▸ Exercise details
What follows is a set of records; repeat all of them exactly.
--*--
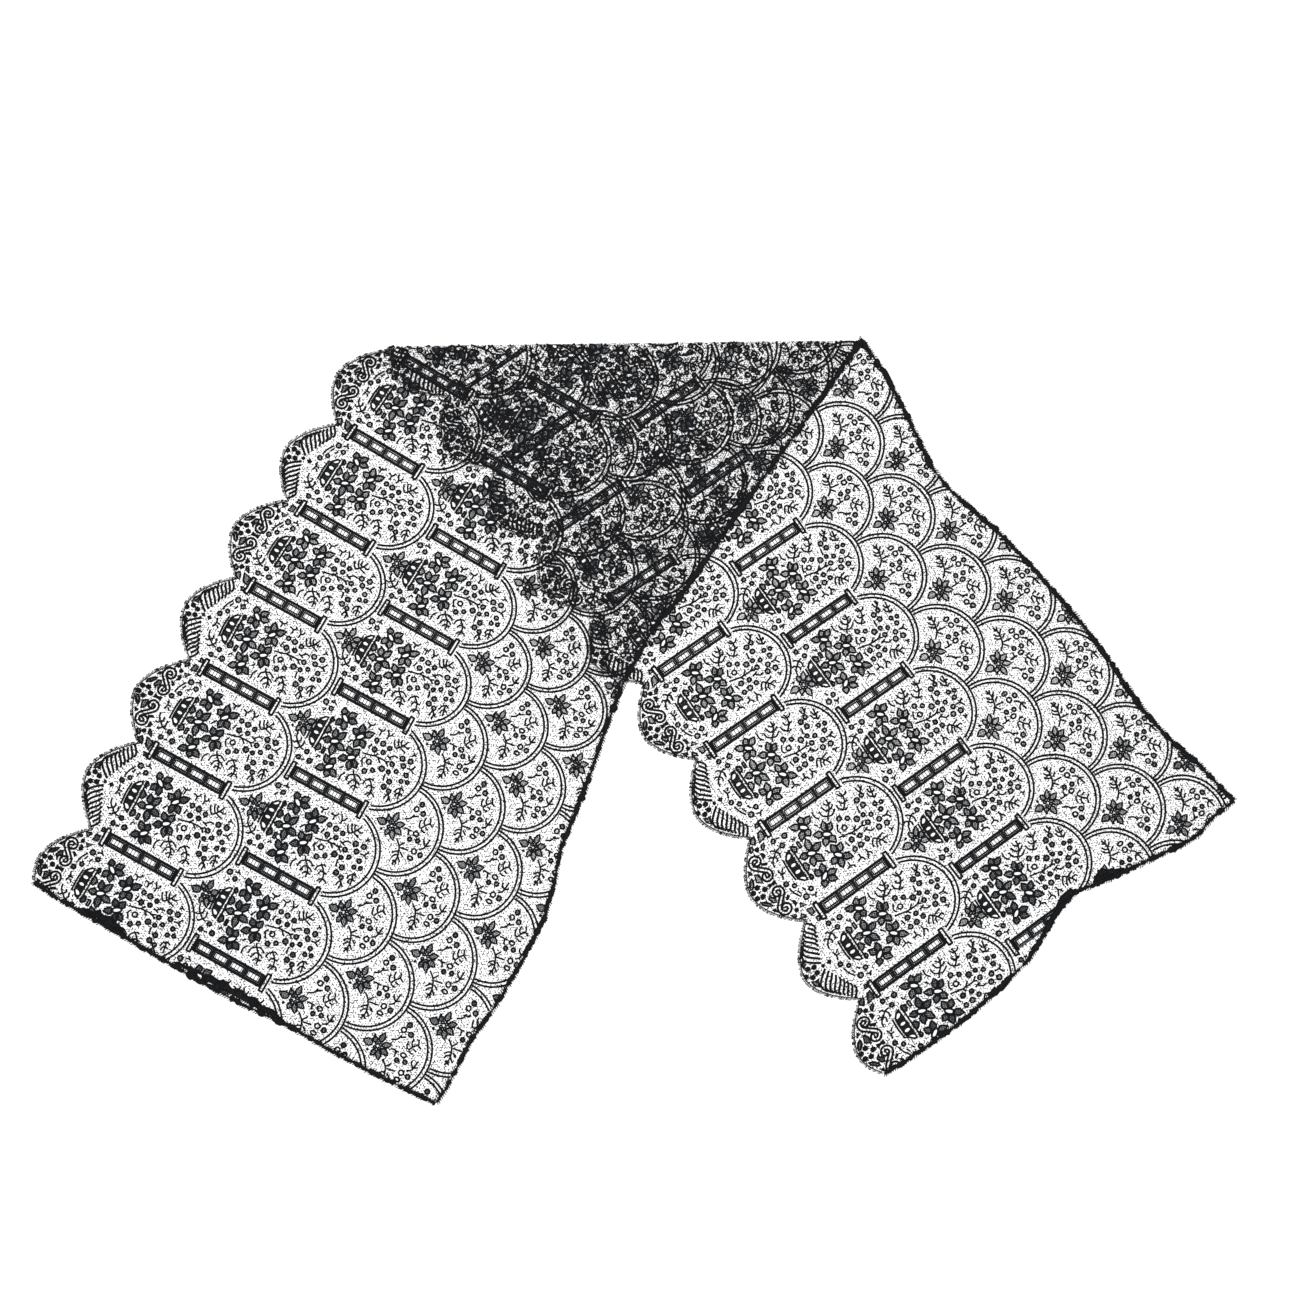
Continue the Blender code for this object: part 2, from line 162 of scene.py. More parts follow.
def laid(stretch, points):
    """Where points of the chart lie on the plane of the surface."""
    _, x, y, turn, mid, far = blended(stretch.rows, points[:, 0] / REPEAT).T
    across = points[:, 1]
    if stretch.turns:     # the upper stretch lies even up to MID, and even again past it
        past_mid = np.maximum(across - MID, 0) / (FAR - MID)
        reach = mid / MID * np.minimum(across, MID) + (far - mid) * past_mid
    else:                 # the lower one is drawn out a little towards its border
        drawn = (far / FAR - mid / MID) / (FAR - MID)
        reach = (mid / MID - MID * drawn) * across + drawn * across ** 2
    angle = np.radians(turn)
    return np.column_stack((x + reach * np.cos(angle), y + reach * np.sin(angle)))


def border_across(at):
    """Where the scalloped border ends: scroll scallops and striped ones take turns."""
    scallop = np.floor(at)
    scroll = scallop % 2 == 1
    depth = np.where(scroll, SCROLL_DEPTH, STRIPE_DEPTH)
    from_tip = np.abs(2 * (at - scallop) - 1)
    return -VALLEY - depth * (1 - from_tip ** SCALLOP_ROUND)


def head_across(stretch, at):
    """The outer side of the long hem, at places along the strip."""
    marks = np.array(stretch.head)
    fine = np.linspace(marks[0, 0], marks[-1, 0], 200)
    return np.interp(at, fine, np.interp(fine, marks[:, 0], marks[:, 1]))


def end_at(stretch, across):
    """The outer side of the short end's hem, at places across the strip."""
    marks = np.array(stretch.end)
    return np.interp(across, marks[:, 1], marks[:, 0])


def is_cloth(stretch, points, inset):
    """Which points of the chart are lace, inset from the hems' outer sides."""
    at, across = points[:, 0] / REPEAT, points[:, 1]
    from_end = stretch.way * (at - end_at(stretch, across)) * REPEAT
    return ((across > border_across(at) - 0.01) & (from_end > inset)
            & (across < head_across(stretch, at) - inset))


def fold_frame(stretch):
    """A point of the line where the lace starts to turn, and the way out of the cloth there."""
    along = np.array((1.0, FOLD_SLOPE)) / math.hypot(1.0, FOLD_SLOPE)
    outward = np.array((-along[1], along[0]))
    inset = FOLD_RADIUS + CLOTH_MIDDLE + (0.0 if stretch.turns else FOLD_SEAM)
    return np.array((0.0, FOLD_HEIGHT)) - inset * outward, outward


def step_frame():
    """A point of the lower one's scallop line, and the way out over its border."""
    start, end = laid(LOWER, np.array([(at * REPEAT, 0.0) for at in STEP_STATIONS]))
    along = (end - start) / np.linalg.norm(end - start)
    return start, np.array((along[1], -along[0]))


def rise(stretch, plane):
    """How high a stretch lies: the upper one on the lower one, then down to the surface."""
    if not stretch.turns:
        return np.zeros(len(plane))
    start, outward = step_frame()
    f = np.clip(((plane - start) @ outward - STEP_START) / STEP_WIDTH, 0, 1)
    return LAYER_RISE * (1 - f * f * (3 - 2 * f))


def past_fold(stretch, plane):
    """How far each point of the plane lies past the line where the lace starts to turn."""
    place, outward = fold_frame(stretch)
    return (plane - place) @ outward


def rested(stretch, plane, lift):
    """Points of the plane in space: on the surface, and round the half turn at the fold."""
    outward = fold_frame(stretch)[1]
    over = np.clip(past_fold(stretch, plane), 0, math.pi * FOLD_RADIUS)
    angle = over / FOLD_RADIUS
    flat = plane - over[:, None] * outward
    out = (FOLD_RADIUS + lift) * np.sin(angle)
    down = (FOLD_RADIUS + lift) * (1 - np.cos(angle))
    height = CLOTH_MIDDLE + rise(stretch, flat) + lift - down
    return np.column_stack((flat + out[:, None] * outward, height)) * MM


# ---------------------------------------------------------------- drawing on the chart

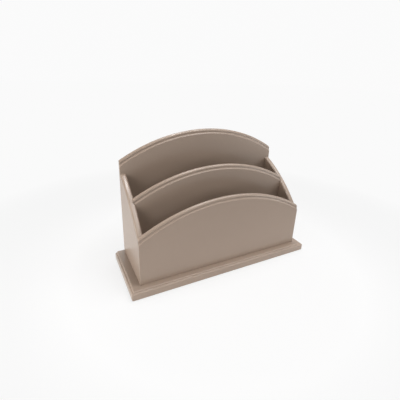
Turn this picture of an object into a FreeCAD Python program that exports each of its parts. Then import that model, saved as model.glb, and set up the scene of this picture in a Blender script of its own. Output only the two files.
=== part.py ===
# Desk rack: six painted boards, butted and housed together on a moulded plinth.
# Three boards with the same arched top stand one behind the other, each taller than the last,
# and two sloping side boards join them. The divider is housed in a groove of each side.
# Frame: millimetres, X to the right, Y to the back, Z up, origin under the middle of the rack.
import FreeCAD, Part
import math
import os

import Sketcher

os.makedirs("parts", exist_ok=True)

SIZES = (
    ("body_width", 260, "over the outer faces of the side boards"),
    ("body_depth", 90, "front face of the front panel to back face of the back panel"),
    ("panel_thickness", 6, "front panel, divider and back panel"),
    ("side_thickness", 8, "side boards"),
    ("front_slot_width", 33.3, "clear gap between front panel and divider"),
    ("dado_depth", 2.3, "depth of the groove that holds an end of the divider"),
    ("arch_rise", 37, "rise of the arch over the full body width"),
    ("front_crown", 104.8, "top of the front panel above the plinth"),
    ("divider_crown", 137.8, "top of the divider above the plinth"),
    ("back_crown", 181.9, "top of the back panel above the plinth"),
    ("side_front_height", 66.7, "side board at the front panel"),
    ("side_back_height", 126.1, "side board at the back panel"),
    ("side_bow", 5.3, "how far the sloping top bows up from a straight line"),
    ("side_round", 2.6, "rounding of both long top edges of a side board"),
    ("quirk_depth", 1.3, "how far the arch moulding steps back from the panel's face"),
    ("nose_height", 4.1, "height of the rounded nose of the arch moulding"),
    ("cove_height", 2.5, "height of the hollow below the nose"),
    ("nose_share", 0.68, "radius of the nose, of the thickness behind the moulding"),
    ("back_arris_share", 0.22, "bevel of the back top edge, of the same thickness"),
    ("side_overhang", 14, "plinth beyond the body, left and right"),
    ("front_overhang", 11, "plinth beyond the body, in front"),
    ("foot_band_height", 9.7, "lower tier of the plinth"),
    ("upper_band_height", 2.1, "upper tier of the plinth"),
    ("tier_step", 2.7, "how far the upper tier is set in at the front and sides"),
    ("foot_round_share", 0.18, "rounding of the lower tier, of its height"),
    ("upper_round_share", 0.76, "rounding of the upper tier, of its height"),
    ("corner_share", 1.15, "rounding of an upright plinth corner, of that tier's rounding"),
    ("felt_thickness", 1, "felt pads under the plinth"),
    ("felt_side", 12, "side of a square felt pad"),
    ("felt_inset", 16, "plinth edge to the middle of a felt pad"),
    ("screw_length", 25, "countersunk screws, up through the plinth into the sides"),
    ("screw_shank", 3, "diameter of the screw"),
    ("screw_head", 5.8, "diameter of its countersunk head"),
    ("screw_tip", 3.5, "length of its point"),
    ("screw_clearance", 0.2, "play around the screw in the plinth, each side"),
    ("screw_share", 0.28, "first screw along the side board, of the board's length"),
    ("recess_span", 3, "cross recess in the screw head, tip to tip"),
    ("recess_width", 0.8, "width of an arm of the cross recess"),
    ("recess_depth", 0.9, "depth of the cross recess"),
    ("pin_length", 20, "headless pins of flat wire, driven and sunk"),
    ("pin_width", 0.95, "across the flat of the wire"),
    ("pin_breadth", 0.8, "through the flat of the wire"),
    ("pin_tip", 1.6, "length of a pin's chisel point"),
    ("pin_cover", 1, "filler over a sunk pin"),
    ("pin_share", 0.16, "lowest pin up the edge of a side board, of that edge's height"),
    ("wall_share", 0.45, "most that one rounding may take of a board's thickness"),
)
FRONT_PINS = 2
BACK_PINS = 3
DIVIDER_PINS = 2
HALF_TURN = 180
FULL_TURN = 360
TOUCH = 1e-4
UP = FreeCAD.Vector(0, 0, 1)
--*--
▸ Output
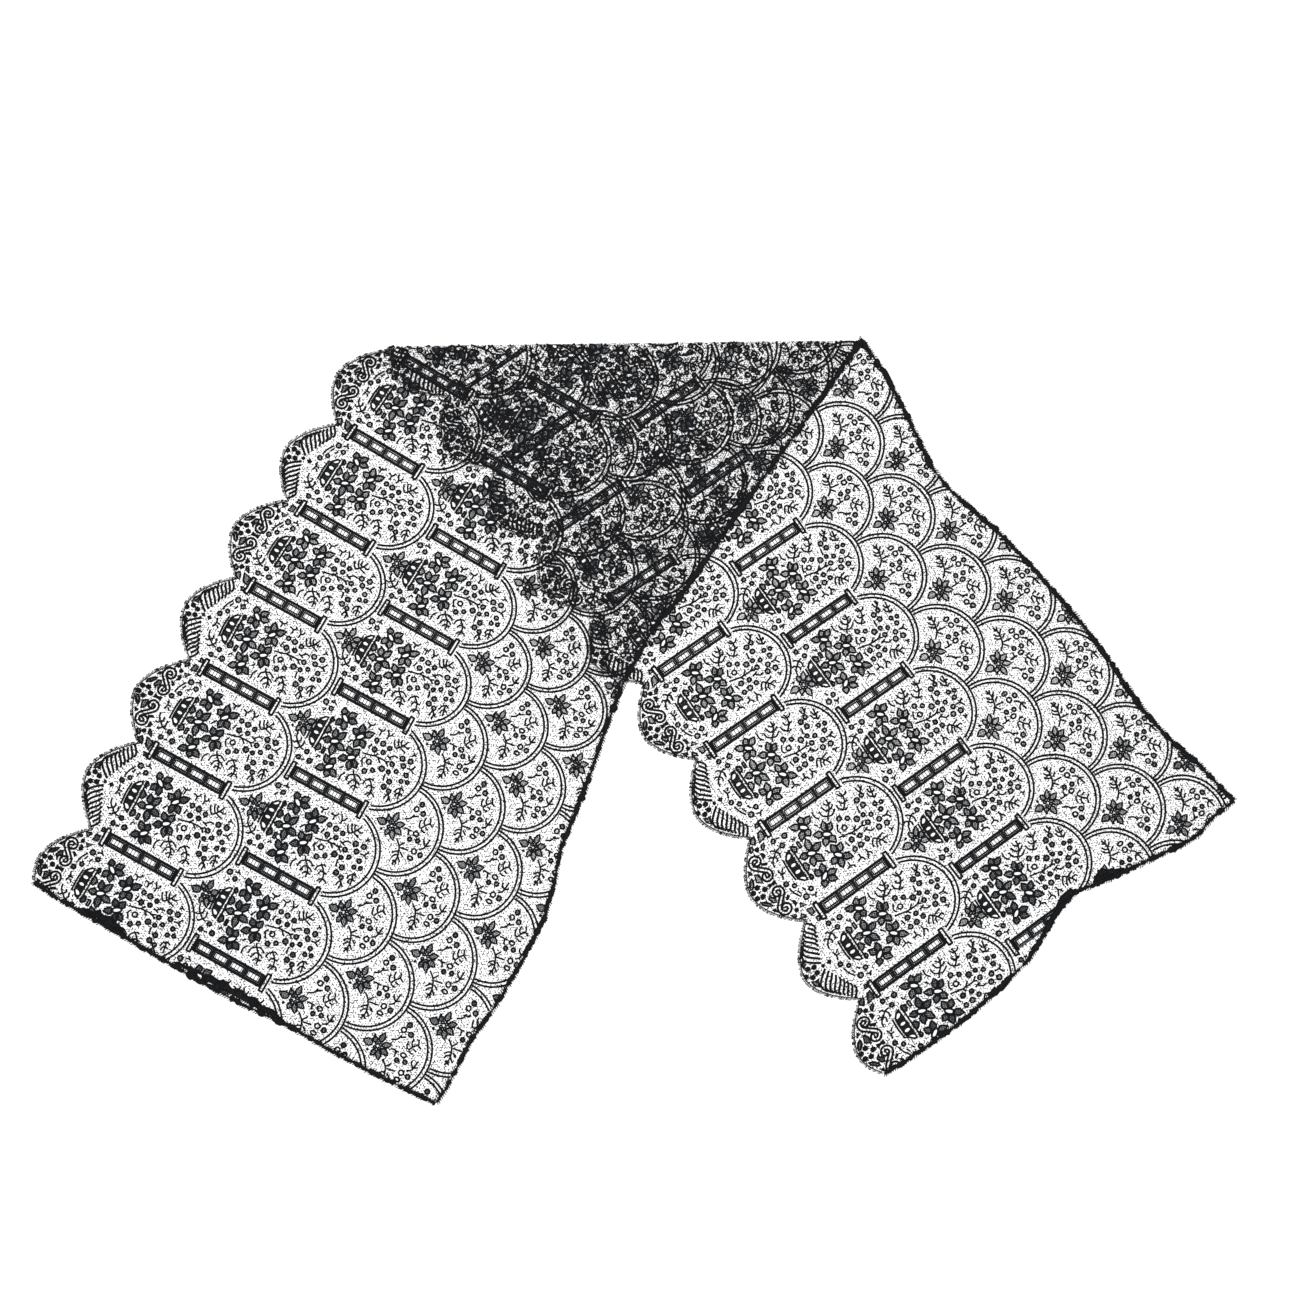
Continue the Blender code for this object: part 2, from line 162 of scene.py. More parts follow.
def laid(stretch, points):
    """Where points of the chart lie on the plane of the surface."""
    _, x, y, turn, mid, far = blended(stretch.rows, points[:, 0] / REPEAT).T
    across = points[:, 1]
    if stretch.turns:     # the upper stretch lies even up to MID, and even again past it
        past_mid = np.maximum(across - MID, 0) / (FAR - MID)
        reach = mid / MID * np.minimum(across, MID) + (far - mid) * past_mid
    else:                 # the lower one is drawn out a little towards its border
        drawn = (far / FAR - mid / MID) / (FAR - MID)
        reach = (mid / MID - MID * drawn) * across + drawn * across ** 2
    angle = np.radians(turn)
    return np.column_stack((x + reach * np.cos(angle), y + reach * np.sin(angle)))


def border_across(at):
    """Where the scalloped border ends: scroll scallops and striped ones take turns."""
    scallop = np.floor(at)
    scroll = scallop % 2 == 1
    depth = np.where(scroll, SCROLL_DEPTH, STRIPE_DEPTH)
    from_tip = np.abs(2 * (at - scallop) - 1)
    return -VALLEY - depth * (1 - from_tip ** SCALLOP_ROUND)


def head_across(stretch, at):
    """The outer side of the long hem, at places along the strip."""
    marks = np.array(stretch.head)
    fine = np.linspace(marks[0, 0], marks[-1, 0], 200)
    return np.interp(at, fine, np.interp(fine, marks[:, 0], marks[:, 1]))


def end_at(stretch, across):
    """The outer side of the short end's hem, at places across the strip."""
    marks = np.array(stretch.end)
    return np.interp(across, marks[:, 1], marks[:, 0])


def is_cloth(stretch, points, inset):
    """Which points of the chart are lace, inset from the hems' outer sides."""
    at, across = points[:, 0] / REPEAT, points[:, 1]
    from_end = stretch.way * (at - end_at(stretch, across)) * REPEAT
    return ((across > border_across(at) - 0.01) & (from_end > inset)
            & (across < head_across(stretch, at) - inset))


def fold_frame(stretch):
    """A point of the line where the lace starts to turn, and the way out of the cloth there."""
    along = np.array((1.0, FOLD_SLOPE)) / math.hypot(1.0, FOLD_SLOPE)
    outward = np.array((-along[1], along[0]))
    inset = FOLD_RADIUS + CLOTH_MIDDLE + (0.0 if stretch.turns else FOLD_SEAM)
    return np.array((0.0, FOLD_HEIGHT)) - inset * outward, outward


def step_frame():
    """A point of the lower one's scallop line, and the way out over its border."""
    start, end = laid(LOWER, np.array([(at * REPEAT, 0.0) for at in STEP_STATIONS]))
    along = (end - start) / np.linalg.norm(end - start)
    return start, np.array((along[1], -along[0]))


def rise(stretch, plane):
    """How high a stretch lies: the upper one on the lower one, then down to the surface."""
    if not stretch.turns:
        return np.zeros(len(plane))
    start, outward = step_frame()
    f = np.clip(((plane - start) @ outward - STEP_START) / STEP_WIDTH, 0, 1)
    return LAYER_RISE * (1 - f * f * (3 - 2 * f))


def past_fold(stretch, plane):
    """How far each point of the plane lies past the line where the lace starts to turn."""
    place, outward = fold_frame(stretch)
    return (plane - place) @ outward


def rested(stretch, plane, lift):
    """Points of the plane in space: on the surface, and round the half turn at the fold."""
    outward = fold_frame(stretch)[1]
    over = np.clip(past_fold(stretch, plane), 0, math.pi * FOLD_RADIUS)
    angle = over / FOLD_RADIUS
    flat = plane - over[:, None] * outward
    out = (FOLD_RADIUS + lift) * np.sin(angle)
    down = (FOLD_RADIUS + lift) * (1 - np.cos(angle))
    height = CLOTH_MIDDLE + rise(stretch, flat) + lift - down
    return np.column_stack((flat + out[:, None] * outward, height)) * MM


# ---------------------------------------------------------------- drawing on the chart

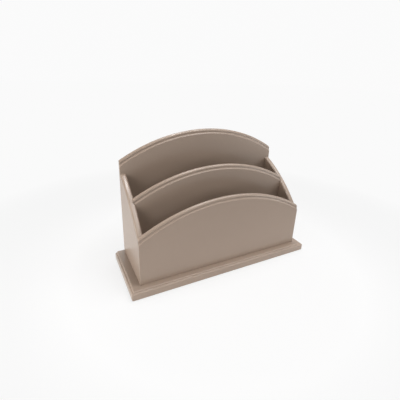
Turn this picture of an object into a FreeCAD Python program that exports each of its parts. Then import that model, saved as model.glb, and set up the scene of this picture in a Blender script of its own. Output only the two files.
=== part.py ===
# Desk rack: six painted boards, butted and housed together on a moulded plinth.
# Three boards with the same arched top stand one behind the other, each taller than the last,
# and two sloping side boards join them. The divider is housed in a groove of each side.
# Frame: millimetres, X to the right, Y to the back, Z up, origin under the middle of the rack.
import FreeCAD, Part
import math
import os

import Sketcher

os.makedirs("parts", exist_ok=True)

SIZES = (
    ("body_width", 260, "over the outer faces of the side boards"),
    ("body_depth", 90, "front face of the front panel to back face of the back panel"),
    ("panel_thickness", 6, "front panel, divider and back panel"),
    ("side_thickness", 8, "side boards"),
    ("front_slot_width", 33.3, "clear gap between front panel and divider"),
    ("dado_depth", 2.3, "depth of the groove that holds an end of the divider"),
    ("arch_rise", 37, "rise of the arch over the full body width"),
    ("front_crown", 104.8, "top of the front panel above the plinth"),
    ("divider_crown", 137.8, "top of the divider above the plinth"),
    ("back_crown", 181.9, "top of the back panel above the plinth"),
    ("side_front_height", 66.7, "side board at the front panel"),
    ("side_back_height", 126.1, "side board at the back panel"),
    ("side_bow", 5.3, "how far the sloping top bows up from a straight line"),
    ("side_round", 2.6, "rounding of both long top edges of a side board"),
    ("quirk_depth", 1.3, "how far the arch moulding steps back from the panel's face"),
    ("nose_height", 4.1, "height of the rounded nose of the arch moulding"),
    ("cove_height", 2.5, "height of the hollow below the nose"),
    ("nose_share", 0.68, "radius of the nose, of the thickness behind the moulding"),
    ("back_arris_share", 0.22, "bevel of the back top edge, of the same thickness"),
    ("side_overhang", 14, "plinth beyond the body, left and right"),
    ("front_overhang", 11, "plinth beyond the body, in front"),
    ("foot_band_height", 9.7, "lower tier of the plinth"),
    ("upper_band_height", 2.1, "upper tier of the plinth"),
    ("tier_step", 2.7, "how far the upper tier is set in at the front and sides"),
    ("foot_round_share", 0.18, "rounding of the lower tier, of its height"),
    ("upper_round_share", 0.76, "rounding of the upper tier, of its height"),
    ("corner_share", 1.15, "rounding of an upright plinth corner, of that tier's rounding"),
    ("felt_thickness", 1, "felt pads under the plinth"),
    ("felt_side", 12, "side of a square felt pad"),
    ("felt_inset", 16, "plinth edge to the middle of a felt pad"),
    ("screw_length", 25, "countersunk screws, up through the plinth into the sides"),
    ("screw_shank", 3, "diameter of the screw"),
    ("screw_head", 5.8, "diameter of its countersunk head"),
    ("screw_tip", 3.5, "length of its point"),
    ("screw_clearance", 0.2, "play around the screw in the plinth, each side"),
    ("screw_share", 0.28, "first screw along the side board, of the board's length"),
    ("recess_span", 3, "cross recess in the screw head, tip to tip"),
    ("recess_width", 0.8, "width of an arm of the cross recess"),
    ("recess_depth", 0.9, "depth of the cross recess"),
    ("pin_length", 20, "headless pins of flat wire, driven and sunk"),
    ("pin_width", 0.95, "across the flat of the wire"),
    ("pin_breadth", 0.8, "through the flat of the wire"),
    ("pin_tip", 1.6, "length of a pin's chisel point"),
    ("pin_cover", 1, "filler over a sunk pin"),
    ("pin_share", 0.16, "lowest pin up the edge of a side board, of that edge's height"),
    ("wall_share", 0.45, "most that one rounding may take of a board's thickness"),
)
FRONT_PINS = 2
BACK_PINS = 3
DIVIDER_PINS = 2
HALF_TURN = 180
FULL_TURN = 360
TOUCH = 1e-4
UP = FreeCAD.Vector(0, 0, 1)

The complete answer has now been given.